**Stated problem**
Within the material below, transcribe exactly the lines from the one holding "add('crown_gather_yarn', gatherYarn(), MARL, pompom);" through the one holding "import numpy as np", keeping both ends and skipping the rest.

**Material provided**
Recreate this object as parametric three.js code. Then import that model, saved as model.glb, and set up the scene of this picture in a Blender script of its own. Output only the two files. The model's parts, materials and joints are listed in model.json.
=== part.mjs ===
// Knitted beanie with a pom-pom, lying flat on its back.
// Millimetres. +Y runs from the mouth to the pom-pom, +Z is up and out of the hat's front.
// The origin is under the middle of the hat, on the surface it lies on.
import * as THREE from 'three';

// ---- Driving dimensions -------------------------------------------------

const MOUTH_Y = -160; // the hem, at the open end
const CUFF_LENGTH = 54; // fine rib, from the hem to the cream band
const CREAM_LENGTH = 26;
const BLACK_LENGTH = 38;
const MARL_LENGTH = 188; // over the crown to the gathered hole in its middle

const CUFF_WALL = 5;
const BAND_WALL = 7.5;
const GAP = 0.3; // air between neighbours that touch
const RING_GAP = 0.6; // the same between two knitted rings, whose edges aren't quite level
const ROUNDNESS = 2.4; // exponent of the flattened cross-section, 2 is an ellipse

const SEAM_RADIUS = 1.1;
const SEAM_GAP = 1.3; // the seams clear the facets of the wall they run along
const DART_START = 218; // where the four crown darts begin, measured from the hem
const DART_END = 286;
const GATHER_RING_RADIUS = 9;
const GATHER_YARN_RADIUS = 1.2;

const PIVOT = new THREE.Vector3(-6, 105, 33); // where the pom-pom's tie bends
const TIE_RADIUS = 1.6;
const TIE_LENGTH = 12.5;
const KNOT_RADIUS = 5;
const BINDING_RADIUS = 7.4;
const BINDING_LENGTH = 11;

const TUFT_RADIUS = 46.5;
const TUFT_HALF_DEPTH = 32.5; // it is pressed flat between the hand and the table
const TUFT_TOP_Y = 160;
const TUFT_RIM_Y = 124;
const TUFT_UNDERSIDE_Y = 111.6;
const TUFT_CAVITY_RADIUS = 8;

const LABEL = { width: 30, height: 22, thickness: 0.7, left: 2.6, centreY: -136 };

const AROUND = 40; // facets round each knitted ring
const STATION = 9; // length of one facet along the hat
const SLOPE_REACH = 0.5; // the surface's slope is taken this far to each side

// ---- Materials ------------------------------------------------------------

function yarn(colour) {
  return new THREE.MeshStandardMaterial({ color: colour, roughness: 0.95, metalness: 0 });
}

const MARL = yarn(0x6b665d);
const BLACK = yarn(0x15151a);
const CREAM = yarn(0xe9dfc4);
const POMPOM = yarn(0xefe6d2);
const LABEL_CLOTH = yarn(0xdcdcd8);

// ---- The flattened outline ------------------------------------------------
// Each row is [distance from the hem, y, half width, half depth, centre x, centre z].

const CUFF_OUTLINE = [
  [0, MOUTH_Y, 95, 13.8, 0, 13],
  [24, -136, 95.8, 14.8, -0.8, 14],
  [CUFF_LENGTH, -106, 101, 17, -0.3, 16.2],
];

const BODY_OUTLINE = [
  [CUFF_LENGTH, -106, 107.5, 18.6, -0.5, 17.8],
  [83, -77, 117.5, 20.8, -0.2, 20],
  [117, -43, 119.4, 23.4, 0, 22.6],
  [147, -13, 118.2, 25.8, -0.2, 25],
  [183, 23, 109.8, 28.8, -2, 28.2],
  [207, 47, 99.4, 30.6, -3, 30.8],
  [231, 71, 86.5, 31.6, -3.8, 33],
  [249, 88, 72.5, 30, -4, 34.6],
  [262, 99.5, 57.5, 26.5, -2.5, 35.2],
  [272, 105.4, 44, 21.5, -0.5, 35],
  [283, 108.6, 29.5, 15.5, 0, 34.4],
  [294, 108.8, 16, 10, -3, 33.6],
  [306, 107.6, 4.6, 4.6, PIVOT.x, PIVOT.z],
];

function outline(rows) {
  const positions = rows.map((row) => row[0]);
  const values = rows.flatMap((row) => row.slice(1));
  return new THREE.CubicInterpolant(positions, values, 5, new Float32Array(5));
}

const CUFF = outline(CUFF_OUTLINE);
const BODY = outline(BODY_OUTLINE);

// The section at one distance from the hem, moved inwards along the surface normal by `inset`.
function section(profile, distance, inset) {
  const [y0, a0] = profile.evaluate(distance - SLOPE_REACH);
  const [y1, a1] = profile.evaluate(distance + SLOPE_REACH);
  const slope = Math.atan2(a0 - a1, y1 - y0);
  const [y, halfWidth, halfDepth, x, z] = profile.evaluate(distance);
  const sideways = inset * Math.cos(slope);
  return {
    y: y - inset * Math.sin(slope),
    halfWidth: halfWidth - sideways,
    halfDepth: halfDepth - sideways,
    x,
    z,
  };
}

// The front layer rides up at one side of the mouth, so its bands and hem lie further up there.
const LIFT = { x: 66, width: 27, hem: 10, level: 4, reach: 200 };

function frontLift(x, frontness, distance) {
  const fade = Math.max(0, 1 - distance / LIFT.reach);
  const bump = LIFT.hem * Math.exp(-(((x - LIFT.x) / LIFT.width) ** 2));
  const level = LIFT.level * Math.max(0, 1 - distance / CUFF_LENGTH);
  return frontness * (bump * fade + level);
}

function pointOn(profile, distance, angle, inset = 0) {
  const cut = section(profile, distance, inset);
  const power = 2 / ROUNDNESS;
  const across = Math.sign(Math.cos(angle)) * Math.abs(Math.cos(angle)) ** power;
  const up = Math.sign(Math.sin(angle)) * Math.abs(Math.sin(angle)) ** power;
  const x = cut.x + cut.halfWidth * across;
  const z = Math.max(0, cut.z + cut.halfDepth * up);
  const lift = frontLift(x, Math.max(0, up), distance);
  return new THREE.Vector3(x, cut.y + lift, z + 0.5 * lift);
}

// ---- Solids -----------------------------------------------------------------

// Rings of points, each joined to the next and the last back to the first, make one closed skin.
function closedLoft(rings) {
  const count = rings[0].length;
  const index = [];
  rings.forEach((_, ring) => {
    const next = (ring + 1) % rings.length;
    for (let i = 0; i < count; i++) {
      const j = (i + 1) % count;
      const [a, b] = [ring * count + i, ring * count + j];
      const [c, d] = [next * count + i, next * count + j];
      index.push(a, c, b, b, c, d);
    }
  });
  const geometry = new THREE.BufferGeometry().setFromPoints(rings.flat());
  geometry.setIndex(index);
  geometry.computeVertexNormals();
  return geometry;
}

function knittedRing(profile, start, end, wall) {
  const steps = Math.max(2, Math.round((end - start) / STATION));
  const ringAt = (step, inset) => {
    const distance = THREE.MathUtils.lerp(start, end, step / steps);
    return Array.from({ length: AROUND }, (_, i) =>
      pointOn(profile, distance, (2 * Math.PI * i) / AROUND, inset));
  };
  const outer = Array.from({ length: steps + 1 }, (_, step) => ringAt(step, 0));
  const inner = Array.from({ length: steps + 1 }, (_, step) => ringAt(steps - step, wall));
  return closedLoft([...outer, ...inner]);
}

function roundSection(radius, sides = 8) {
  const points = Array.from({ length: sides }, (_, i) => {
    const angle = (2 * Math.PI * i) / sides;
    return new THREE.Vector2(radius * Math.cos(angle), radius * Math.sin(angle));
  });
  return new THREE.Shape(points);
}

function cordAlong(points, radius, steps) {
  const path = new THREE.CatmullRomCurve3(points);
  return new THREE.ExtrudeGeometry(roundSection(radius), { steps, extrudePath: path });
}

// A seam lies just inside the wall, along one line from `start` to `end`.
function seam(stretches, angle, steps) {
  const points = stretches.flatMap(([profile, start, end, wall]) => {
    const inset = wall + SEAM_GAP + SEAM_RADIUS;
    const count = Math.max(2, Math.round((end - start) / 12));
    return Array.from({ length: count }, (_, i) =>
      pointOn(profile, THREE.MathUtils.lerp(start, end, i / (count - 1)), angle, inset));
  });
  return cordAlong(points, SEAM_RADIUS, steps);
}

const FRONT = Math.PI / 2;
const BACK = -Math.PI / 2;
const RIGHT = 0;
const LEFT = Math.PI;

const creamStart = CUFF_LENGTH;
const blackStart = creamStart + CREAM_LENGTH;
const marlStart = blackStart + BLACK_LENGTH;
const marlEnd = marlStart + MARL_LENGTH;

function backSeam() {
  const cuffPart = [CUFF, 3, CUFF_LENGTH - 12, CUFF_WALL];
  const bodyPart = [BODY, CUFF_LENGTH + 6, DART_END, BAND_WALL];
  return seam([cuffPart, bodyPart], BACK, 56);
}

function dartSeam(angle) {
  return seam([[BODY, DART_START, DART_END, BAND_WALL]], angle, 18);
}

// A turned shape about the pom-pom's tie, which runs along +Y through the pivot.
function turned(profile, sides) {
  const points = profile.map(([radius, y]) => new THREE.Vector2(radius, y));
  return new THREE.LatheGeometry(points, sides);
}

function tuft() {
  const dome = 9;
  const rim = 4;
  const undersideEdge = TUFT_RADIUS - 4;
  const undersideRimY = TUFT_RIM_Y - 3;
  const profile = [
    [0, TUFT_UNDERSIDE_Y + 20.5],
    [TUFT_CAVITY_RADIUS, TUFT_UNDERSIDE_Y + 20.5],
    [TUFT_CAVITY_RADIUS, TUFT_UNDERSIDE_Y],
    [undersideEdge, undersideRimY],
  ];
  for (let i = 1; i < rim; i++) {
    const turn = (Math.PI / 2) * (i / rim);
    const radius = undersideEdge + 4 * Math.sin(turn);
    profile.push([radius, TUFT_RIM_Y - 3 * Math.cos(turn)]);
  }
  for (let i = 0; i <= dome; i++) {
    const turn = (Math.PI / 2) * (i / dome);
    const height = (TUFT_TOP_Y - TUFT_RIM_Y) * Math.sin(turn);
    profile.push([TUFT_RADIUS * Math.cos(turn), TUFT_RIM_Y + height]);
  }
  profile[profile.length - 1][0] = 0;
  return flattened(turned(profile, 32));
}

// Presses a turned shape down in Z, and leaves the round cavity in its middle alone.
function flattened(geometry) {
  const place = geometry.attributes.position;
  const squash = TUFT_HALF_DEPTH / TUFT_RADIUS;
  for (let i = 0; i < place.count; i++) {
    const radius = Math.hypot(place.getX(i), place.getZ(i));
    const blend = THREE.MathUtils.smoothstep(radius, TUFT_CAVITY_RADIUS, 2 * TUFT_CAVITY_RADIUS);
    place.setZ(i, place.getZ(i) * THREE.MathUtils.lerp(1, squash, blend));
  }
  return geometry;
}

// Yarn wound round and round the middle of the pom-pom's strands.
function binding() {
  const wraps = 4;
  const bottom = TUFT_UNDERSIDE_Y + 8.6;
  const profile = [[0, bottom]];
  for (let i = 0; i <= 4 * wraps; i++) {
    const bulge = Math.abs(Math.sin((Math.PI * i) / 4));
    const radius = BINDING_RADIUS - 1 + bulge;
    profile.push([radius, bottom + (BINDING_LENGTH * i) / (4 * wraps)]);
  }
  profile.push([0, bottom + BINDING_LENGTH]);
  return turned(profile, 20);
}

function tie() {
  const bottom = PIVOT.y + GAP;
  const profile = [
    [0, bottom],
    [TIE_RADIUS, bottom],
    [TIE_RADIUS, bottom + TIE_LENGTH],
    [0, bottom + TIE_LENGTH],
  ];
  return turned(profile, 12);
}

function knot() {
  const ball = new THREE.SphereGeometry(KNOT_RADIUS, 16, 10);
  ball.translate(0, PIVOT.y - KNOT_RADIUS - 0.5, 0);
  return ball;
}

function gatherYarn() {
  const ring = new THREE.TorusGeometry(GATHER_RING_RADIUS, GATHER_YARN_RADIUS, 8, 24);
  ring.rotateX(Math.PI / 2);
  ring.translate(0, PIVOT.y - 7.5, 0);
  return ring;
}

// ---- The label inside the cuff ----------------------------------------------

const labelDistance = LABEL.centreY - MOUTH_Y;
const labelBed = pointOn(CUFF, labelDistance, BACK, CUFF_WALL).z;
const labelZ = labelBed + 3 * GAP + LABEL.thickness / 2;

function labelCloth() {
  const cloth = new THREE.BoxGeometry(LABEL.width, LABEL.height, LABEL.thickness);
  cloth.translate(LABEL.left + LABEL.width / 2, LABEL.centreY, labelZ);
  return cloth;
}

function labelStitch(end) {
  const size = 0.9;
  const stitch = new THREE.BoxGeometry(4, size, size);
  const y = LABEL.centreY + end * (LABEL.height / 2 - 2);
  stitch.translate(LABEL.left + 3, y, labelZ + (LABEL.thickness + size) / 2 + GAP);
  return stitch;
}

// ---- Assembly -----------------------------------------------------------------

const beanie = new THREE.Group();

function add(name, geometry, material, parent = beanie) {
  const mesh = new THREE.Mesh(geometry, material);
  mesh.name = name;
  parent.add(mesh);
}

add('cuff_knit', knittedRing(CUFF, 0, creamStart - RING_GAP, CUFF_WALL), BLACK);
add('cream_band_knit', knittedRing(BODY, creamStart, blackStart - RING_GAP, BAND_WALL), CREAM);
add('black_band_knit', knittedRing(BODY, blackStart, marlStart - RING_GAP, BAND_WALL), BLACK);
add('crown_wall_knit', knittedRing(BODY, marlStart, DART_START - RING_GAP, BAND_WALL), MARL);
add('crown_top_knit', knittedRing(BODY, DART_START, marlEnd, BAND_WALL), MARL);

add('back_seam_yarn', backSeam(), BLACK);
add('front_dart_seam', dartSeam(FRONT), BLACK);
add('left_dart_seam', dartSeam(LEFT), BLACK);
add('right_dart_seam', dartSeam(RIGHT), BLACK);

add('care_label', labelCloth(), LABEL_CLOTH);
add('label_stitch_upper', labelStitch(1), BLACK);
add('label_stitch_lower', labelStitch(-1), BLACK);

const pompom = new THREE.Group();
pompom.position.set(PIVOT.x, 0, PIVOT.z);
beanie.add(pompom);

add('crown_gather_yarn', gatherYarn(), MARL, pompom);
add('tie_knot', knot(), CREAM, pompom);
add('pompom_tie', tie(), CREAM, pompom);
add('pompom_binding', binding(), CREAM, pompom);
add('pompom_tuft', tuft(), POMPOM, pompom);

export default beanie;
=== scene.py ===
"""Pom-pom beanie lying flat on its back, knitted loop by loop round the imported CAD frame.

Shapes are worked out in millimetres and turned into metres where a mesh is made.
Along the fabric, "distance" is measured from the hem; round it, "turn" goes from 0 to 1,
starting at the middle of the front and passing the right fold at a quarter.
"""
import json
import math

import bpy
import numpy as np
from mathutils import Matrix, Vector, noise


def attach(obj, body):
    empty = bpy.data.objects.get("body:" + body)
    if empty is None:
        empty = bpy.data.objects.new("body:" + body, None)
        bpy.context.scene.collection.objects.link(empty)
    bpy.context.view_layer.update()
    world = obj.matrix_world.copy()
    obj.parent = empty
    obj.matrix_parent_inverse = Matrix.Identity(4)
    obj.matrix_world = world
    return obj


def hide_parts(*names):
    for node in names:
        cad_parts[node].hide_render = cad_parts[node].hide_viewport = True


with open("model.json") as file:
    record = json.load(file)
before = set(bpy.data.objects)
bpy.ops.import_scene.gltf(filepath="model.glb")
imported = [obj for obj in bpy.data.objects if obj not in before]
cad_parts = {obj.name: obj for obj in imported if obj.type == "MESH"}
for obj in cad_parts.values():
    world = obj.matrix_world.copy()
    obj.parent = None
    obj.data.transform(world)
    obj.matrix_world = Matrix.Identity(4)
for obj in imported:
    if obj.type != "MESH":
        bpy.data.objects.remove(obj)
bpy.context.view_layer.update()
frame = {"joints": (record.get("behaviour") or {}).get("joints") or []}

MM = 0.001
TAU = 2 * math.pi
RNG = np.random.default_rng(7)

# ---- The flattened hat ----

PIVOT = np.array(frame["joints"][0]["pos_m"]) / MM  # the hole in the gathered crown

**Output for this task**
add('crown_gather_yarn', gatherYarn(), MARL, pompom);
add('tie_knot', knot(), CREAM, pompom);
add('pompom_tie', tie(), CREAM, pompom);
add('pompom_binding', binding(), CREAM, pompom);
add('pompom_tuft', tuft(), POMPOM, pompom);

export default beanie;
=== scene.py ===
"""Pom-pom beanie lying flat on its back, knitted loop by loop round the imported CAD frame.

Shapes are worked out in millimetres and turned into metres where a mesh is made.
Along the fabric, "distance" is measured from the hem; round it, "turn" goes from 0 to 1,
starting at the middle of the front and passing the right fold at a quarter.
"""
import json
import math

import bpy
import numpy as np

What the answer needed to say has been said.